Even as the Toronto Raptors have thrown a life raft to a season that was drifting away, the fourth quarter remains an obstacle that is keeping the team from getting fully back on board. Watching games slip out of reach in the final frame this season has been excruciating for Raptors fans who had grown accustomed to execution and competence with the game on the line. That was the case once against the Indiana Pacers, as the Raptors allowed a close game to deteriorate into a blowout in the fourth, losing 129-114.
Early on, the problems for Toronto came on the defensive end. Although the Raptors’ defense has been trending up, setbacks are an inevitability. Tonight, the team was simply unable to carry over the defensive momentum from yesterday afternoon’s marvelous effort on that end. Throughout the first half, the Pacers were able to get to the rim with ease as the Raptors were without the grit that defined the first leg of their back-to-back with Indiana.
This softer defense from Toronto meant Malcolm Brogdon was able to get back to form after he was virtually shut down yesterday. He finished with 36 points on 10-of-17 shooting. Likewise, Jeremy Lamb worked on his application to become an official Raptors Killer in the first half, hitting tough shot after tough shot and keeping Toronto at arms length. Even Domantas Sabonis bounced back a poor game the night before, starting very strong before exiting early with a knee contusion.
Still, the Raptors were able to stay within striking distance by virtue of some individual excellence.
Fred VanVleet, fresh off the report of his selection to the Team USA 60-man player pool, showed why this was a very good decision by the national team. His 15 first half points kept the Raptors close. Norman Powell also continued his pattern of impressive play in the starting lineup, hitting a couple three en route to 14 points of his own in the half. Contributions from both were necessary with Kyle Lowry struggling to get started in his first game back after missing a couple with a toe infection, and OG Anunoby getting into some early foul trouble.
Stanley Johnson, who has been a revelation of late, came in midway through the first quarter and affected the game about as much as one could without scoring a field goal. He started by freeing up VanVleet for a three with a savvy hand-off and seal, then ripped the ball out of Lamb’s hand for a steal as soon as he got back on D. He closed an active first quarter with a superhuman transition block, gliding like an eagle until he absolutely demolished the ball.

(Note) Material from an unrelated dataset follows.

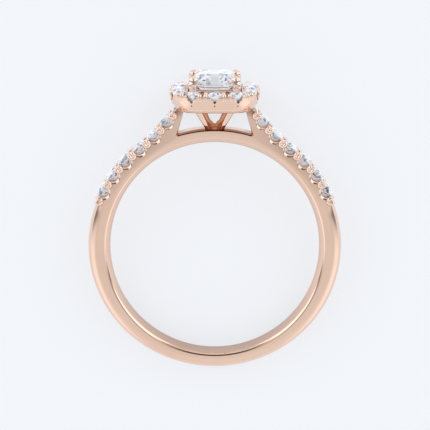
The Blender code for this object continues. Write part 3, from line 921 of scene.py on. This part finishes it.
diamondFinish = {
    # painted reflections: the bright and dark colours of the inner facets and the calm colour in the large stone's
    # middle, all of which glow
    "color": (0.86, 0.89, 0.94, 1),
    "paintedDarkReflection": (0.10, 0.13, 0.19, 1),
    "paintedReflectionSpan": (0.12, 0.5),
    "paintedCalmLight": (0.72, 0.75, 0.80, 1),
    "calmWidth": 0.0005,  # half of the large stone's calm middle
    "calmFade": (0.6, 0.0001),  # the facets begin at this share of it, less this length
    "tilt": (0.55, 0.4),  # how much the facets tilt in the small stones and in the large one
    "inner": 0.56,  # painted glow: how strongly the stone glows, standing in for the light that comes back from inside
    "outer": 0.3,  # what the outside adds
    "ior": 2.417,
    "clear": 0.22,
    "mirror": 0.25,
    "facetScale": 4300,
    # painted highlight and shade: bright and dark lines along the large stone's height
    "stepSpan": (-0.5, 0.0),  # heights from the girdle's foot where the bands begin and end
    "stepTint": (0.93, 0.97, 1.0),
    "paintedStepBands": (
        (0.0, 1.0, 0.8), (0.26, 1.0, 0.8), (0.31, 0.22, 0.95), (0.43, 0.25, 0.95), (0.49, 1.1, 0.9), (0.68, 1.1, 0.9),
        (0.76, 0.6, 0.0),
    ),  # place, light and cover
}
floorFinish = {
    "color": (0.28, 0.29, 0.3, 1),
    "grain": (30, 2),
    "grainDark": 0.995,
    "roughness": 0.9,
    "specular": 0.1,
    "glowColor": (0.93, 0.955, 1.0, 1),
    "glow": 0.70,
}


def newMaterial(name):
    material = bpy.data.materials.new(name)
    material.use_nodes = True
    return material, material.node_tree, material.node_tree.nodes["Principled BSDF"]


# give a node's sockets their values and links
def feed(tree, node, sockets):
    for name, value in sockets.items():
        if isinstance(value, bpy.types.NodeSocket):
            tree.links.new(value, node.inputs[name])
        else:
            node.inputs[name].default_value = value


def addNode(tree, kind, sockets, **settings):
    node = tree.nodes.new("ShaderNode" + kind)
    for name, value in settings.items():
        setattr(node, name, value)
    feed(tree, node, sockets)
    return node


def addPlace(tree, source="Object"):
    return addNode(tree, "TexCoord", {}).outputs[source]


def addVectorMath(tree, operation, *values):
    output = "Value" if operation == "DOT_PRODUCT" else "Vector"
    return addNode(tree, "VectorMath", dict(enumerate(values)), operation=operation).outputs[output]


def addNoise(tree, place, scale, detail):
    return addNode(tree, "TexNoise", {"Vector": place, "Scale": scale, "Detail": detail}).outputs["Fac"]


def addScale(tree, vector, scale):
    return addNode(tree, "VectorMath", {0: vector, "Scale": scale}, operation="SCALE").outputs["Vector"]


def addRange(tree, value, span, target=(0, 1), **settings):
    sockets = {"Value": value, "From Min": span[0], "From Max": span[1], "To Min": target[0], "To Max": target[1]}
    return addNode(tree, "MapRange", sockets, **settings).outputs["Result"]


def addMix(tree, share, first, second):
    return addNode(tree, "Mix", {"Factor": share, "A": first, "B": second}, data_type="RGBA").outputs["Result"]


# the stops are places and colours
def addRamp(tree, share, stops):
    ramp = addNode(tree, "ValToRGB", {"Fac": share})
    elements = ramp.color_ramp.elements
    while len(elements) < len(stops):
        elements.new(0.5)
    for element, (position, color) in zip(elements, stops):
        element.position = position
        element.color = color
    return ramp.outputs


# from 0 to 1 between two heights of the standing ring, counted from the level
def addRise(tree, place, level, heights):
    height = addVectorMath(tree, "DOT_PRODUCT", place, ringUp)
    return addRange(tree, height, [level + value * ringPose["unit"] for value in heights])


# polished rose gold: faint patches of colour, a fine haze, and painted shade in the crevices, warm and dark
def makeGold(name):
    look = goldLooks[name]
    material, tree, shader = newMaterial(name)
    place = addPlace(tree)
    patches = addNoise(tree, place, *goldFinish["patches"])
    haze = addNoise(tree, place, *goldFinish["haze"])
    tone = addRamp(tree, patches, list(zip(goldFinish["patchSpan"], (look["deepColor"], look["color"]))))["Color"]
    # painted shade in the lower bore fades to the plain gold between two heights
    if "shadeFadeHeights" in look:
        share = addRise(tree, place, lying.translation.dot(ringUp), look["shadeFadeHeights"])
        tone = addMix(tree, share, tone, goldLooks["polishedRoseGold"]["color"])
    # painted shade: the colour darkens where ambient occlusion finds the surface closed in
    paintedCreviceShade = {"Distance": goldFinish["paintedShadeReach"]}
    openness = addNode(tree, "AmbientOcclusion", paintedCreviceShade, samples=goldFinish["paintedShadeSamples"]).outputs["AO"]
    color = addMix(tree, addRange(tree, openness, look["paintedCreviceShade"]), goldFinish["paintedCreviceShadeColor"], tone)
    strength, height = goldFinish["bump"]
    bump = addNode(tree, "Bump", {"Strength": strength, "Distance": height, "Height": haze}).outputs["Normal"]
    feed(tree, shader, {
        "Base Color": color, "Metallic": 1, "Specular Tint": look["edge"],
        "Roughness": addRange(tree, haze, (0, 1), look["roughness"]), "Normal": bump,
    })
    return material


# diamond: partly clear, partly mirror-bright, and glowing with painted light: small inner facets of painted bright
# and dark reflections that are calmer in its middle
def makeDiamond(name, facetTilt, calmWidth=0.0, girdle=None):
    material, tree, shader = newMaterial(name)
    place = addPlace(tree)
    facets = addNode(tree, "TexVoronoi", {"Vector": place, "Scale": diamondFinish["facetScale"]}).outputs["Color"]
    side = addNode(tree, "SeparateXYZ", {0: place}).outputs["X"]
    across = addNode(tree, "Math", {0: side}, operation="ABSOLUTE").outputs["Value"]
    share, fade = diamondFinish["calmFade"]
    lively = addRange(tree, across, (calmWidth * share - fade, calmWidth))
    push = addScale(tree, addVectorMath(tree, "SUBTRACT", facets, (0.5, 0.5, 0.5)), lively)
    surface = addNode(tree, "NewGeometry", {}).outputs["Normal"]
    tilted = addVectorMath(tree, "MULTIPLY_ADD", push, (facetTilt,) * 3, surface)
    stops = zip(diamondFinish["paintedReflectionSpan"], (diamondFinish["paintedDarkReflection"], diamondFinish["color"]))
    tone = addRamp(tree, facets, list(stops))["Color"]
    color = addMix(tree, lively, diamondFinish["paintedCalmLight"], tone)
    if girdle is not None:
        color = paintedGirdleLines(tree, place, color, girdle)
    # the stone glows with its painted colours: painted light
    feed(tree, shader, {
        "Base Color": addScale(tree, color, diamondFinish["outer"]), "Metallic": diamondFinish["mirror"],
        "Roughness": 0, "IOR": diamondFinish["ior"], "Transmission Weight": diamondFinish["clear"],
        "Normal": addVectorMath(tree, "NORMALIZE", tilted),
        "Emission Color": color, "Emission Strength": diamondFinish["inner"],
    })
    return material


# painted highlight and shade on the first step of the back: a bright line, a dark line that is painted shade and also
# the grey of a frosted girdle, and a light foot below
def paintedGirdleLines(tree, place, color, girdle):
    stops = []
    for position, light, cover in diamondFinish["paintedStepBands"]:
        stops.append((position, [tint * light for tint in diamondFinish["stepTint"]] + [cover]))
    bands = addRamp(tree, addRise(tree, place, girdle, diamondFinish["stepSpan"]), stops)
    return addMix(tree, bands["Alpha"], color, bands["Color"])


# lay the metal piece down, smooth it, and put it in the frame
def finishMetal(piece, gold, smoothAngle=38):
    applyPlace(piece, lying)
    bpy.ops.object.shade_smooth_by_angle(angle=math.radians(smoothAngle))
    even = piece.modifiers.new("evenShading", "WEIGHTED_NORMAL")
    even.keep_sharp = True
    bpy.ops.object.modifier_apply(modifier=even.name)
    if not piece.data.materials:
        piece.data.materials.append(gold)
    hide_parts("ring_body")
    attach(piece, "root")
    print("made", piece.name, "with", len(piece.data.polygons), "faces")


def finishStone(stone, material, name):
    stone.data.materials.clear()
    stone.data.materials.append(material)
    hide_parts(name)
    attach(stone, "root")


# give another finish to the faces that the test picks by their middle and normal, as the ring stands
def coatFaces(piece, finish, test):
    materials = piece.data.materials
    if materials.find(finish.name) < 0:
        materials.append(finish)
    index = materials.find(finish.name)
    standing = lying.inverted()
    turn = standing.to_3x3()
    for polygon in piece.data.polygons:
        if test(standing @ polygon.center, (turn @ polygon.normal).normalized()):
            polygon.material_index = index


def insideBasket(centre, normal):
    inwards = -basket["insideFacing"] * centre.xy.length
    return centre.z < basket["insideTop"] and centre.xy.dot(normal.xy) < inwards


def insideBore(centre, normal):
    thick, facing = band["boreShadeLayer"]
    across = Vector((centre.x, centre.z))
    return across.length < band["bore"] + thick and across.dot((normal.x, normal.z)) < -facing * across.length


# put the ring together
line = shoulderLine()
distances = stoneDistances(line)
gold, litRaisedGold, shadedInnerGold, shadedBoreGold, shadedWallGold = [makeGold(name) for name in goldLooks]
smallTilt, largeTilt = diamondFinish["tilt"]
diamond = makeDiamond("clearDiamond", smallTilt)
girdleHeight = (lying @ Vector((0, 0, centreStone["girdleHeight"]))).dot(ringUp)
largeDiamond = makeDiamond("largeDiamond", largeTilt, diamondFinish["calmWidth"], girdleHeight)

bandPiece = makeBand()
bandPiece.data.materials.append(gold)
print("band drawn")
cutWith(bandPiece, makeGalleryCutter(gold, shadedWallGold))
for cutter in makeShoulderCutters():
    cutWith(bandPiece, cutter)
finishMetal(bandPiece, gold, band["smoothAngle"])
# painted shade on the faces of the bore
coatFaces(bandPiece, shadedBoreGold, insideBore)

# the paler copy is painted light on the raised parts
finishMetal(makePairProngs(), litRaisedGold)

galleryPiece = makeGallery()
for cutter in makeHaloCutters():
    cutWith(galleryPiece, cutter)
finishMetal(galleryPiece, gold)
finishMetal(makeHaloBeads(), litRaisedGold)
basketPiece = makeBasket(litRaisedGold, shadedInnerGold)
finishMetal(basketPiece, litRaisedGold)
# painted shade on the low faces of the basket that turn inwards
coatFaces(basketPiece, shadedInnerGold, insideBasket)

finishStone(applyPlace(makeCentreStone(), lying), largeDiamond, "centre_stone")
for stone, name in makeHaloStones():
    finishStone(stone, diamond, name)
print("stones made")

for name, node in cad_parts.items():
    if "shoulder_stone" in name:
        for slot in node.material_slots:
            slot.material = diamond
print("small stones finished")


# floor, light and camera
studio = {
    "floorSize": 3.0,
    # heights on the sky from -1 straight down to 1 straight up, here and in the rows below
    "ground": ((-1.0, 0.86), (-0.4, 0.87), (-0.18, 0.80), (-0.08, 0.66), (0.04, 0.24), (0.16, 0.06)),
    "groundSides": (0.3, 0.7, 0.34),  # from, to, and how much brighter
    "sideBox": (0.08, 0.22, 0.08, 0.24, 1.45),  # across from, to, up from, to, and light
    "widen": (0.25, 0.5, 0.3),  # up from, to, and how much further out the sides start there
    "topBox": (0.9, 0.97, 0.9),
    "frontBox": (0.66, 0.72, 0.88, 0.94, 0.9),  # up from, to, gone from, to, and light
}
view = {
    "rise": 10.5,  # degrees above the line through the finger hole
    "distance": 0.4075,
    "lens": 418.6,
    "lift": 2.416,  # millimetres above the hole's centre, and to its right
    "shift": 0.02,
    "sensor": 36,
    "clip": (0.01, 50),
}


def makeFloor():
    bpy.ops.mesh.primitive_plane_add(size=studio["floorSize"])
    floor = startPiece("floor")
    material, tree, shader = newMaterial("paleTable")
    grain = addNoise(tree, addPlace(tree), *floorFinish["grain"])
    low = [floorFinish["grainDark"] * value for value in floorFinish["color"][:3]] + [1]
    feed(tree, shader, {
        "Base Color": addRamp(tree, grain, ((0, low), (1, floorFinish["color"])))["Color"],
        "Roughness": floorFinish["roughness"], "Specular IOR Level": floorFinish["specular"],
        "Emission Color": floorFinish["glowColor"], "Emission Strength": floorFinish["glow"],
    })
    floor.data.materials.append(material)


# light ground below the ring, a dark strip in front of it, a soft box on each side and one overhead
def makeSky():
    world = bpy.data.worlds.new("studio")
    bpy.context.scene.world = world
    world.use_nodes = True
    tree = world.node_tree
    place = addPlace(tree, "Generated")

    def reckon(operation, *values):
        return addNode(tree, "Math", dict(enumerate(values)), operation=operation).outputs["Value"]

    def between(value, low, high, light=1.0):
        return addRange(tree, value, (low, high), (0, light), interpolation_type="SMOOTHSTEP")

    up = addVectorMath(tree, "DOT_PRODUCT", place, ringUp)
    across = reckon("ABSOLUTE", addVectorMath(tree, "DOT_PRODUCT", place, (1, 0, 0)))
    stops = [((height + 1) / 2, (light, light, light, 1)) for height, light in studio["ground"]]
    ground = addRamp(tree, reckon("MULTIPLY_ADD", up, 0.5, 0.5), stops)["Color"]
    ground = reckon("MULTIPLY", ground, reckon("ADD", between(across, *studio["groundSides"]), 1.0))
    low, high, foot, head, light = studio["sideBox"]
    inward = reckon("SUBTRACT", across, between(up, *studio["widen"]))
    sides = reckon("MULTIPLY", between(inward, low, high), between(up, foot, head, light))
    above = between(up, *studio["topBox"])
    foot, high, low, head, light = studio["frontBox"]
    front = reckon("MULTIPLY", between(up, foot, high, light), reckon("SUBTRACT", 1.0, between(up, low, head)))
    total = reckon("ADD", ground, reckon("MAXIMUM", reckon("MAXIMUM", sides, above), front))
    feed(tree, tree.nodes["Background"], {"Color": total, "Strength": 1})


def makeCamera():
    rise = math.radians(view["rise"])
    turn = lying.to_3x3()
    toCamera = (turn @ Vector((0, -math.cos(rise), math.sin(rise)))).normalized()
    up = (turn @ Vector((0, math.sin(rise), math.cos(rise)))).normalized()
    lift, shift = view["lift"] * ringPose["unit"], view["shift"] * ringPose["unit"]
    target = lying.translation + up * lift + Vector((shift, 0, 0))
    data = bpy.data.cameras.new("camera")
    camera = bpy.data.objects.new("camera", data)
    bpy.context.collection.objects.link(camera)
    pose = Matrix((up.cross(toCamera), up, toCamera)).transposed().to_4x4()
    pose.translation = target + toCamera * view["distance"]
    camera.matrix_world = pose
    data.lens = view["lens"]
    data.sensor_width = view["sensor"]
    data.clip_start, data.clip_end = view["clip"]
    bpy.context.scene.camera = camera


makeFloor()
makeSky()
makeCamera()
scene = bpy.context.scene
scene.view_settings.view_transform = "Standard"
scene.cycles.max_bounces = 24
scene.cycles.transmission_bounces = 16
scene.cycles.glossy_bounces = 16
print("studio ready")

This game had a bit of a school yard feel early, with the ball hitting the floor a few more times than usual. That said, the Raptors were the beneficiaries of some strange bounces on more than one occasion. In particular, VanVleet had back-to-back garbage man buckets, finding the ball in his hands with no one in front of him a couple times in a row. Nonetheless, the Raptors still entered halftime down 70-60, as a rare Paul Watson Jr. appearance to close the half turned out to be a failed chemistry experiment.
Fortunately Toronto’s defense tightened up in the second half, and the Raptors went on a 10-0 run to significantly close the gap. A flourish at the end of the frame, which included a Matt Thomas 4-point play and a couple Yuta Watanabe free throws, brought the Raptors within one point. They carried that momentum into the fourth, as Kyle Lowry put Toronto up 102-100 early in the quarter.
From there, however, it was a compounding of the same issues that have plagued the Raptors all season rearing their ugly head again. The squad was simply unable to muster any consistent offense as the game tightened up. From about 10 minutes left in the game, when Lowry put them up two, to one minute left, when the game was already put to bed, the Raptors scored nine (!) total points.
Toronto’s inability to penetrate and find a source of reliable offense was alarming. Aside from missed dunks by both Norman Powell and DeAndre Bembry, the Raptors offense consisted of desperate jacked up shots from deep. Almost half of their 21 shots in the fourth came from beyond the line, where they went 2-for-10. Overall, Toronto shot 29 percent in the quarter. Bleh.
They certainly missed OG Anunoby, who missed most of the fourth going through concussion protocol and getting his lip stitched up. But his absence alone is not enough to justify reducing the Raptors’ offense to chucking jumpers and hoping for the best.
Pascal Siakam, who sat out for a second straight game with a groin injury, hypothetically can alleviate some of these issues, as he is the most adept penetrator on the Raptors. That said, these issues have persisted with Siakam in the lineup too. Toronto needs a full overhaul of their offensive mentality in the fourth quarter. Until they change, this team will struggle against quality opponents, particularly those with strong defenses.
It gets no easier for Toronto going forward, as they face-off against the Milwaukee Bucks on Wednesday night.